> [EXERCISE OBJECTIVE]: Give back exactly the lines running from the line that holds "The Blender code for this object" through the line that holds "return points, faces", ends included, and no other lines.

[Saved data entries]
------------------------------------------------------------------------
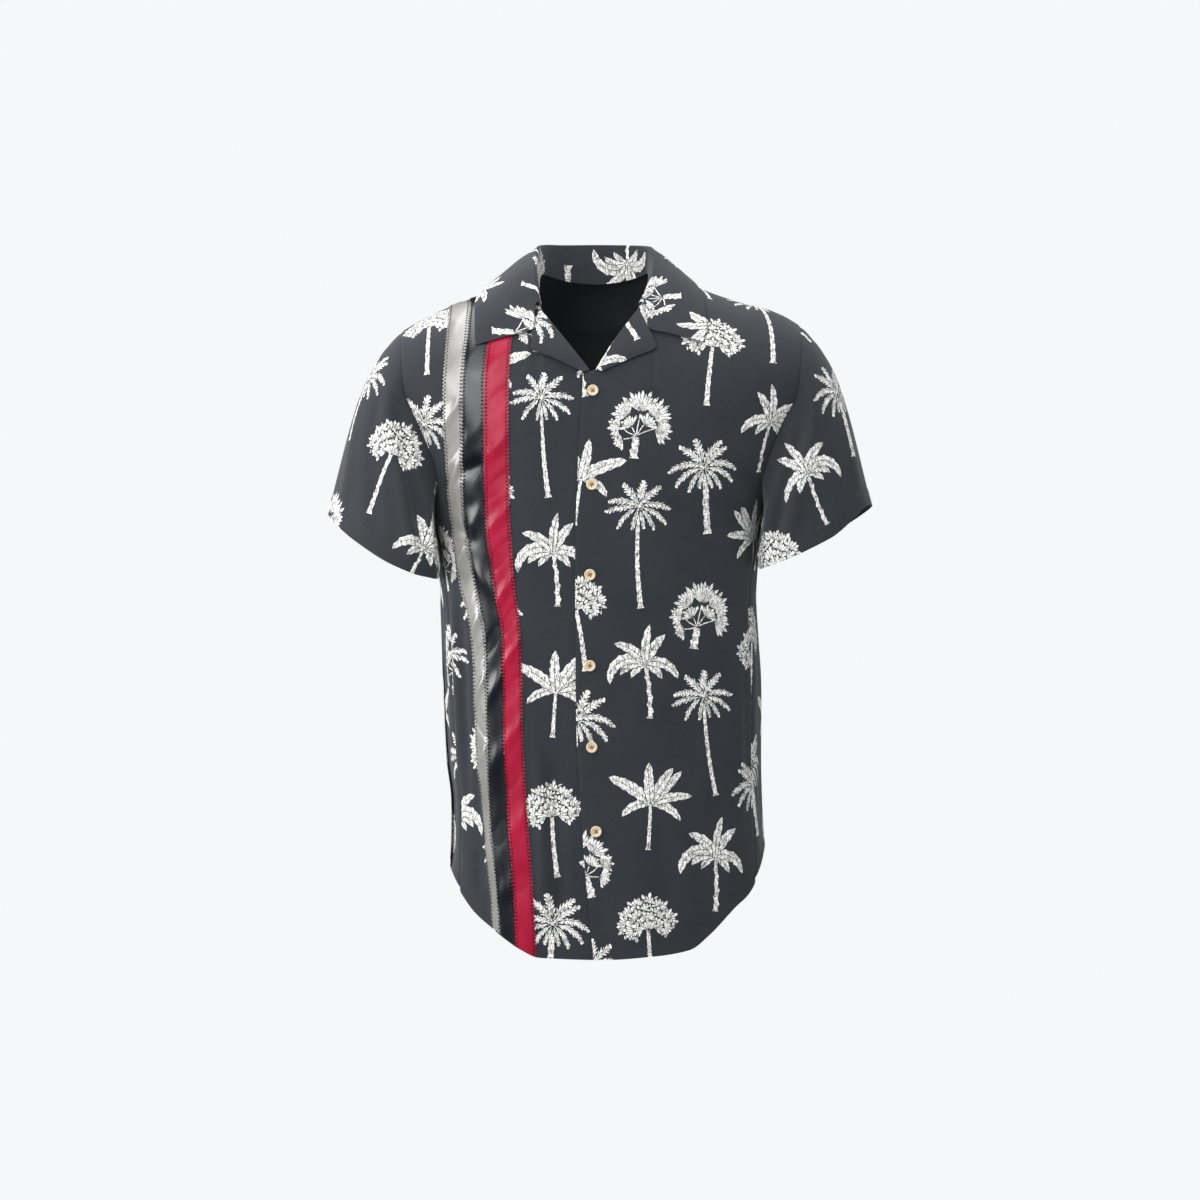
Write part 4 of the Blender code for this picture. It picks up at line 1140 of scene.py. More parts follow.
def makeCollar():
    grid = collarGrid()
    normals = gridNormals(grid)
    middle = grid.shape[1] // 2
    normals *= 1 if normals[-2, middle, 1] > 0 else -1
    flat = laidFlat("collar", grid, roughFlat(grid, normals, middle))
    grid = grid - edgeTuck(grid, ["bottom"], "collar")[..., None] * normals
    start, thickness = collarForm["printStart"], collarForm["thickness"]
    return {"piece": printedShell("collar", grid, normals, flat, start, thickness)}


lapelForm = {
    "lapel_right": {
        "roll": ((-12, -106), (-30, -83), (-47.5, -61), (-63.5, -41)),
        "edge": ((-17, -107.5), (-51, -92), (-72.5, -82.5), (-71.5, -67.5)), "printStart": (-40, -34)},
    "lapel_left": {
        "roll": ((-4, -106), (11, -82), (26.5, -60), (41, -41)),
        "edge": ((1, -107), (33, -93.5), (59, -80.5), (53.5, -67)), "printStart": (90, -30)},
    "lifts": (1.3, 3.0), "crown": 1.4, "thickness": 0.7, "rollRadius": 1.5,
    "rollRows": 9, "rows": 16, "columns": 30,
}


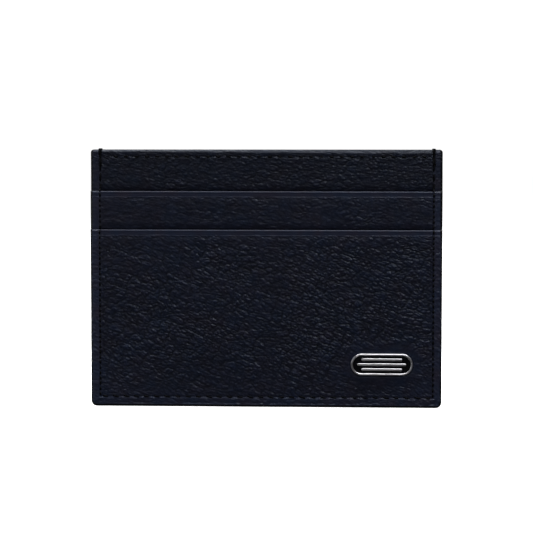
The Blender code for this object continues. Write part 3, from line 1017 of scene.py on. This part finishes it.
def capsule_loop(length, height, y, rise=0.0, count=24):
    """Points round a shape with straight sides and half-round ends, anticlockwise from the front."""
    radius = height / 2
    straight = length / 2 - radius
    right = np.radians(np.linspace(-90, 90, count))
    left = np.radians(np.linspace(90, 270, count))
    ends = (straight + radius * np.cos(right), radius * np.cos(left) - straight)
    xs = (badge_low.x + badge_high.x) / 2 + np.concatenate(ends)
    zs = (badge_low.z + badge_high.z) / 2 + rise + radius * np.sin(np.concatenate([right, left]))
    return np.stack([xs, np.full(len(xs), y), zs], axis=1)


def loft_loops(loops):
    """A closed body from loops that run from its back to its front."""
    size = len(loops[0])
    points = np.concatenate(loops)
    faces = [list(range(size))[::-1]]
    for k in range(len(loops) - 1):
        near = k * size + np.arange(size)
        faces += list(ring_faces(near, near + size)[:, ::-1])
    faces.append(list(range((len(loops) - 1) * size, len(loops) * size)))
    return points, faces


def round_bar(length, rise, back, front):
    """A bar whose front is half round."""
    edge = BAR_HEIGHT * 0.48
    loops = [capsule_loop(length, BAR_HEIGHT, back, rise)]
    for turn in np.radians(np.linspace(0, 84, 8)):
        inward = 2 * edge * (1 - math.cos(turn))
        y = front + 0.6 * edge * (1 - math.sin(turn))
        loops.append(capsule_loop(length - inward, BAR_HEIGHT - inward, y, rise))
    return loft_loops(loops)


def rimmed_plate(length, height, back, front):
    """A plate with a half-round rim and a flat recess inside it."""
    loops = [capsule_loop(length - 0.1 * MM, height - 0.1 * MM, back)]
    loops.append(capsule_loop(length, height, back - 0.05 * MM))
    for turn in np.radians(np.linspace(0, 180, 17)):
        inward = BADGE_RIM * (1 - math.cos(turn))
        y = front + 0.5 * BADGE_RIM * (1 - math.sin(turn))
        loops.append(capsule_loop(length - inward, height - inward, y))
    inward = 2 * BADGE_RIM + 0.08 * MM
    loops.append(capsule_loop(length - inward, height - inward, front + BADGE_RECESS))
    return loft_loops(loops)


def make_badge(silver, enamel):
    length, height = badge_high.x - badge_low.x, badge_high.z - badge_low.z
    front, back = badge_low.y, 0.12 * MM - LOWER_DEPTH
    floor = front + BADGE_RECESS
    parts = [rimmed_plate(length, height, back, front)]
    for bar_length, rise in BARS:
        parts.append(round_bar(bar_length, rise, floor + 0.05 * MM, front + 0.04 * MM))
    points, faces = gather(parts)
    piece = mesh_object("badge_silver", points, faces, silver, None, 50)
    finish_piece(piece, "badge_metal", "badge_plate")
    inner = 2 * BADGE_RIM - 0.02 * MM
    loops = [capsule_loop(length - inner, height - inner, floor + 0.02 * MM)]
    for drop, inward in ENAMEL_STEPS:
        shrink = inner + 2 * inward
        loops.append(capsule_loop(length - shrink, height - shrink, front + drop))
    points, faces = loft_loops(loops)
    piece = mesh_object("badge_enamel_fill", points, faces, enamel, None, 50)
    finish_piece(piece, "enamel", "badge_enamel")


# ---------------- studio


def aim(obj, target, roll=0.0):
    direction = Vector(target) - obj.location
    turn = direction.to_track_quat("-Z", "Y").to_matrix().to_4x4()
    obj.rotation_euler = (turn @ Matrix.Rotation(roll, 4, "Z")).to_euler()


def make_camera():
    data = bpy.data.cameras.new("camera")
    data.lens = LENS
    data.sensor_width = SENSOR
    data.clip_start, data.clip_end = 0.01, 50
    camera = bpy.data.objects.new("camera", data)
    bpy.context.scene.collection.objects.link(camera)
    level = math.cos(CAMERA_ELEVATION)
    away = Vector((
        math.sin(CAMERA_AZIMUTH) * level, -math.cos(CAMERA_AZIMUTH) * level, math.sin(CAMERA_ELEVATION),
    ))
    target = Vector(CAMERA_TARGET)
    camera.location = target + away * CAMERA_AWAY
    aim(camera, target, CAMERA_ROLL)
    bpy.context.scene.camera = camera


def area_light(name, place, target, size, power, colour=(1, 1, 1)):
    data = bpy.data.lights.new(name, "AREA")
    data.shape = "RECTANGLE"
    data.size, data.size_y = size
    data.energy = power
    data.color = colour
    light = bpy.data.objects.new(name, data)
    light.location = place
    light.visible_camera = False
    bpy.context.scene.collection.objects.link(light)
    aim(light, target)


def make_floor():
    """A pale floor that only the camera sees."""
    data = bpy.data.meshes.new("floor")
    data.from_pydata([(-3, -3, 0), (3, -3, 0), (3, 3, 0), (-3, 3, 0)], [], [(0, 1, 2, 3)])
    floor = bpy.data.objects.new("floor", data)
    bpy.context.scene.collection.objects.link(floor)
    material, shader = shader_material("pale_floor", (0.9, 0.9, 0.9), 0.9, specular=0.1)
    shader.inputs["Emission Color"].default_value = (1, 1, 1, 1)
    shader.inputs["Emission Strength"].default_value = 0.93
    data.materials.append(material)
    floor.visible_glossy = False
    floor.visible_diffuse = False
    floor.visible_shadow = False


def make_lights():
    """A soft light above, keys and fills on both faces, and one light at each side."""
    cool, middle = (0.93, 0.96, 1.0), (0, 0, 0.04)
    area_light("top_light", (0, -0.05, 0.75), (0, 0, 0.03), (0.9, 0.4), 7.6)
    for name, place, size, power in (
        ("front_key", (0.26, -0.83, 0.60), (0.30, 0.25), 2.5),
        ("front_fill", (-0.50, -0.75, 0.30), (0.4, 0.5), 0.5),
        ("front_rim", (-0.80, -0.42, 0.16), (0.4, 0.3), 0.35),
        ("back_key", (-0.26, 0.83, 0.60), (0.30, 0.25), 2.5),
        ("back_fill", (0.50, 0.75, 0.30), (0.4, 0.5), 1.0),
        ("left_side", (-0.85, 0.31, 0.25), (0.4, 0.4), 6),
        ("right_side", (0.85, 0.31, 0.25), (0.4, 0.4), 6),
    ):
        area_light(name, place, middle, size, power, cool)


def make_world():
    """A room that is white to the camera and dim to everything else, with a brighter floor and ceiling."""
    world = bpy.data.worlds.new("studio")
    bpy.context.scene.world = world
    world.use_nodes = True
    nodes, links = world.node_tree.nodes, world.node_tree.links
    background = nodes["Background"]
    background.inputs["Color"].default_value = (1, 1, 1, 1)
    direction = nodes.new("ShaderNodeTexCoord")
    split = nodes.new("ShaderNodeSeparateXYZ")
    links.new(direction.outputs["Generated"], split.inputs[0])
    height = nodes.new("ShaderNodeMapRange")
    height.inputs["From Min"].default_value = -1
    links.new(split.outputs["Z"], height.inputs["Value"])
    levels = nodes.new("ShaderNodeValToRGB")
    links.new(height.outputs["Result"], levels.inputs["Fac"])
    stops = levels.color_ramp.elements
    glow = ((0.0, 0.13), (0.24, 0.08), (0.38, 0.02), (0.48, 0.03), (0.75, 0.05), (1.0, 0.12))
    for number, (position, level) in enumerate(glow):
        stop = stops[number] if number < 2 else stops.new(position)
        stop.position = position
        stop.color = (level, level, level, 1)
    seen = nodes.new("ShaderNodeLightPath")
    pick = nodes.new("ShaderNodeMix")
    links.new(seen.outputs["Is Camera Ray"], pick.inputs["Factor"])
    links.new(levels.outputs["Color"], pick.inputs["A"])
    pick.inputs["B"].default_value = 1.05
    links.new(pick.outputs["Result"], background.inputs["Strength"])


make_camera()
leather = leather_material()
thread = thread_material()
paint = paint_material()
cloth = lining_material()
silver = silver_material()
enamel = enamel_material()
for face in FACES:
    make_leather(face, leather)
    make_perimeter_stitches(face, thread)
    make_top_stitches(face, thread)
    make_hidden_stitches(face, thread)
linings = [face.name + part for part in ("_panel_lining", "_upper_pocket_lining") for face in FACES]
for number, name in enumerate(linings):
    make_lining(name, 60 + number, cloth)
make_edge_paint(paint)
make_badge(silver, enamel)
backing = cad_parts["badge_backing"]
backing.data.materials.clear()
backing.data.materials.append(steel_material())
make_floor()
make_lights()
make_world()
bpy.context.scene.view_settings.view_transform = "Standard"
------------------------------------------------------------------------
> [WRITTEN REPLY]:
The Blender code for this object continues. Write part 3, from line 1017 of scene.py on. This part finishes it.
def capsule_loop(length, height, y, rise=0.0, count=24):
    """Points round a shape with straight sides and half-round ends, anticlockwise from the front."""
    radius = height / 2
    straight = length / 2 - radius
    right = np.radians(np.linspace(-90, 90, count))
    left = np.radians(np.linspace(90, 270, count))
    ends = (straight + radius * np.cos(right), radius * np.cos(left) - straight)
    xs = (badge_low.x + badge_high.x) / 2 + np.concatenate(ends)
    zs = (badge_low.z + badge_high.z) / 2 + rise + radius * np.sin(np.concatenate([right, left]))
    return np.stack([xs, np.full(len(xs), y), zs], axis=1)


def loft_loops(loops):
    """A closed body from loops that run from its back to its front."""
    size = len(loops[0])
    points = np.concatenate(loops)
    faces = [list(range(size))[::-1]]
    for k in range(len(loops) - 1):
        near = k * size + np.arange(size)
        faces += list(ring_faces(near, near + size)[:, ::-1])
    faces.append(list(range((len(loops) - 1) * size, len(loops) * size)))
    return points, faces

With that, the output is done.